For me, the biggest thing I do to make myself feel comfortable is I ask questions. I don’t care if the question seems simple or silly, I just ask. I never coast along not knowing exactly what the other person is talking about. I always get them to clarify. For some reason, that tends to open up the conversation a lot. It shows that I’m listening, that I’m not posturing, and that I’m willing to be educated.

I’ll post again with some ideas of groups. www.toastmasters.org will let you search by zip code, which is an easy way to find a group near you.

If you have any spiritual/religious beliefs, attend the appropriate place of worship and consider joining the congregation. Unitarian Universalist is good if you believe in something but it doesn’t fit in a clear category. Just about any congregation will have small groups and volunteer work and potlucks.

Look at the extension classes at your local community college. Maybe cooking classes or a foreign language, since you have an excuse to interact with people to practice. A lot of people are taking this kind of class not as a full-time student but because they, like you, want a new social experience.

Volunteer work can be good. Pick a cause you care about and an activity that uses your skills, and that involves interacting with groups of other volunteers. Clearing trails, working on Habitat houses, and seasonal community festivals are good options.

I really liked groman’s advice not to look down on the people you meet. Don’t be like Yogi Berra and refuse to join any club that will have you as a member.

Also, budget some emotional energy for dealing with the frustrations of being with people. They will be late, occasionally whiny, will give bad directions, etc. Don’t let that take you by surprise and make you snappish.

Yeah…I don’t get it.

You may have amused yourself but if we were in an acutal conversation, I might be like “whats wrong with this guy”.

The problem with relationships based on alchohol or drugs is that they give you a false sense of community. It also makes you overestimate how charming you really are. Everyone’s friends because everyone is in the same altered state. If you’ve ever been the sober designated driver at a party, you know what I’m talking about. Everyone seems to be on a different wavelength. Problem is that this feeling doesn’t last when you wake up the next day. You’re hung over and you can barely remember half the shit you did or half the people you talked to last night.
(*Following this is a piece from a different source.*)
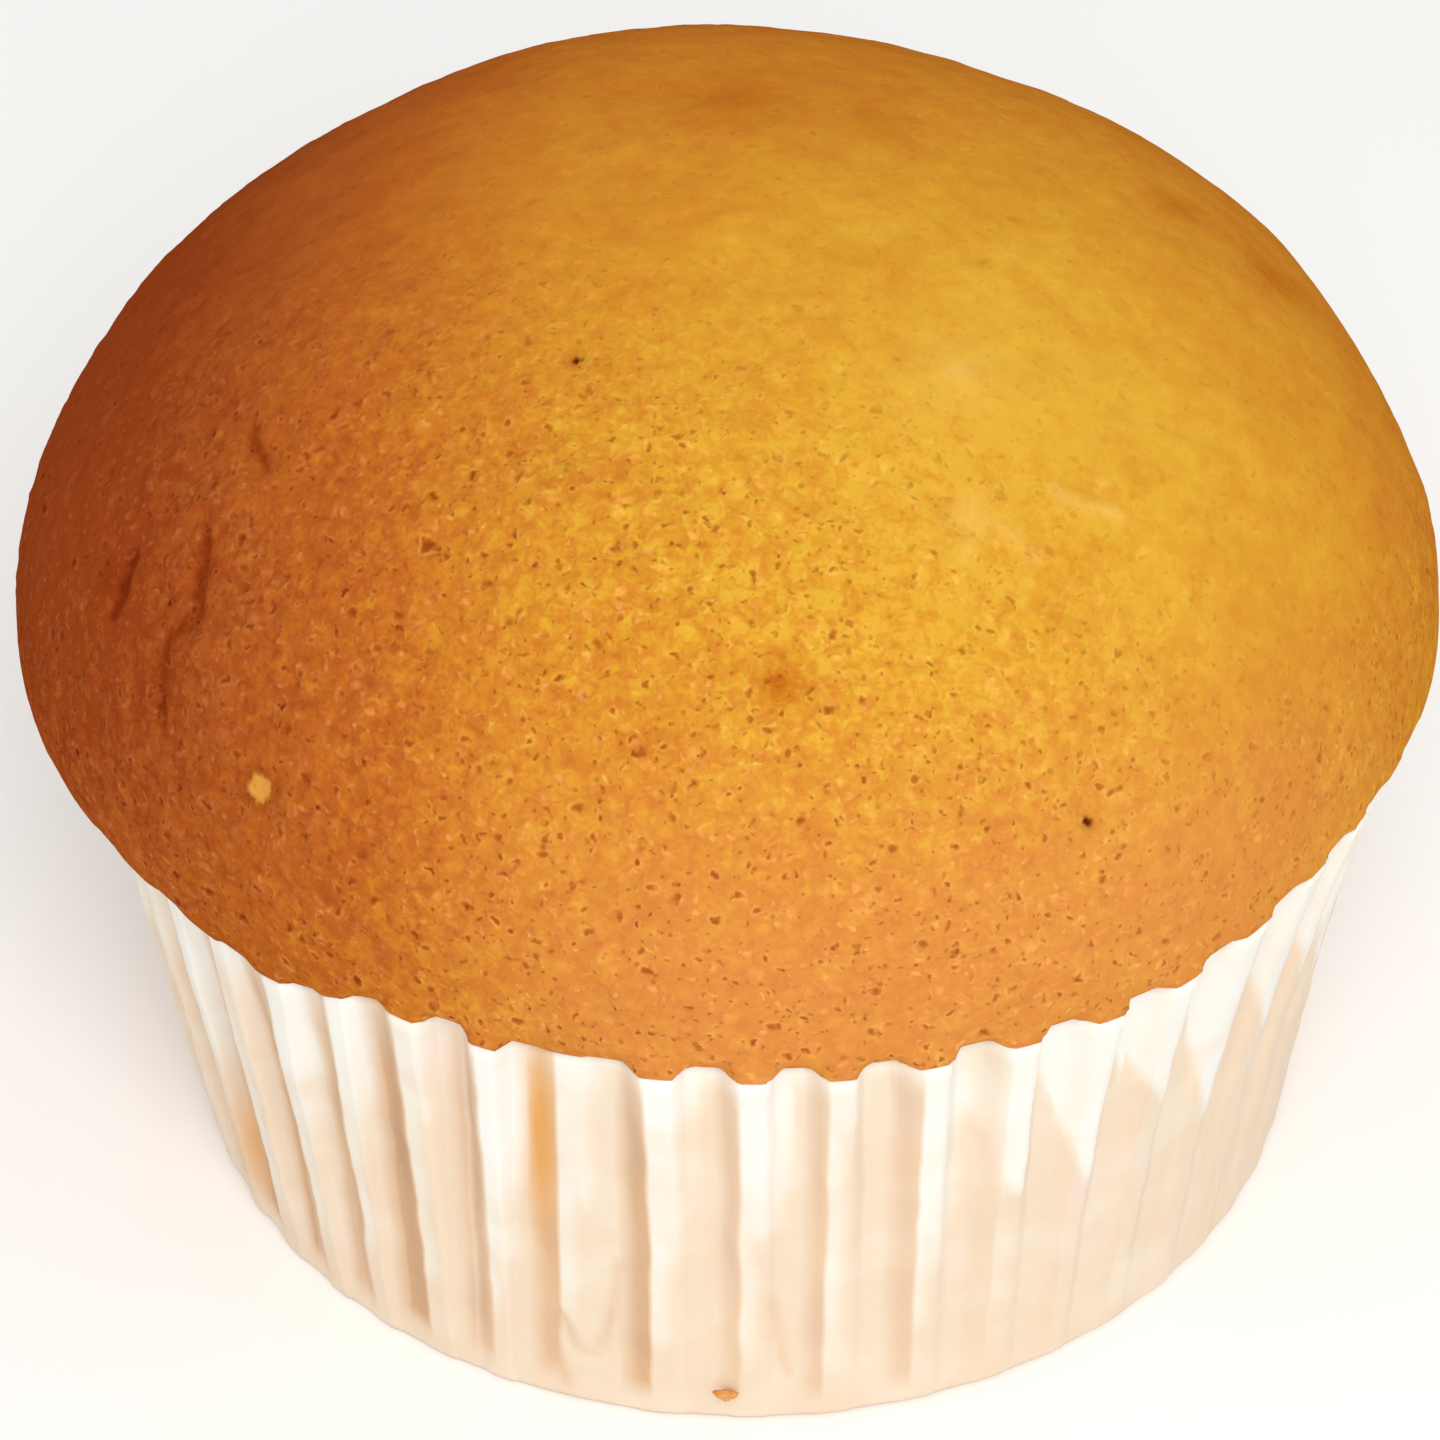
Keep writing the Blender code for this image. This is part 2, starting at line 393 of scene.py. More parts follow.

People who really like drinking or drugs tend to focus on the substances more than their personal relationships. Eventually you’re “network” will only consist of other people who share your vices and most of your activities will focus on going out and getting wasted each weekend.

I’m not sure but it sounds like your idea of good social skills is being able to party down. “Childless single person with free time and a wild streak” often translates to “alchoholic/drug addict who can’t maintain a relationship”. Being a drunken buffon is not “good social skills” after age 25 or so.

Most of the lawyers, doctors, college students, etc (IOW “professionals”) I know are actually very good communicators. Their style of communication, however, is very different from, say, cops, firemen, or construction workers. Professionals or aspiring professionals tend to take themselves and their career seriously so they are often not amused or interested in things that appeal to other people.

They often find people who are excessively “communicative” to be loud and borish.

A couple of guidlines when carrying on a conversation:

-Be aware of how interested the other person is in what you have to say, not how much you are interested in saying it
-Most people are not interested in D&D, anime, Star Wars and other fantasy crap
-Quoting Southpark, Simpsons, Dave Chapelle, Family Guy, Office Space, etc is not original or funny and makes you appear juvenile
-Insulting things or people the person you are talking to cares about is a good way to turn them off
-Excessive bitterness, bitching, whining and complaining is generally a turn off to anyone you would actually want to maintain a relationship with
-Getting too personal with someone for the particular level of your relationship can make them uncomfortible
-Know when the coversation is over and politely excuse yourself
-Intentionally making someone feel awkward and uncomfortible makes you look like a borish jerk
-replying to someone with something that has nothing to do with what they said makes you look at worst self centered or at best like an imbecile (assuming you would rather look like a dummy than a jerk).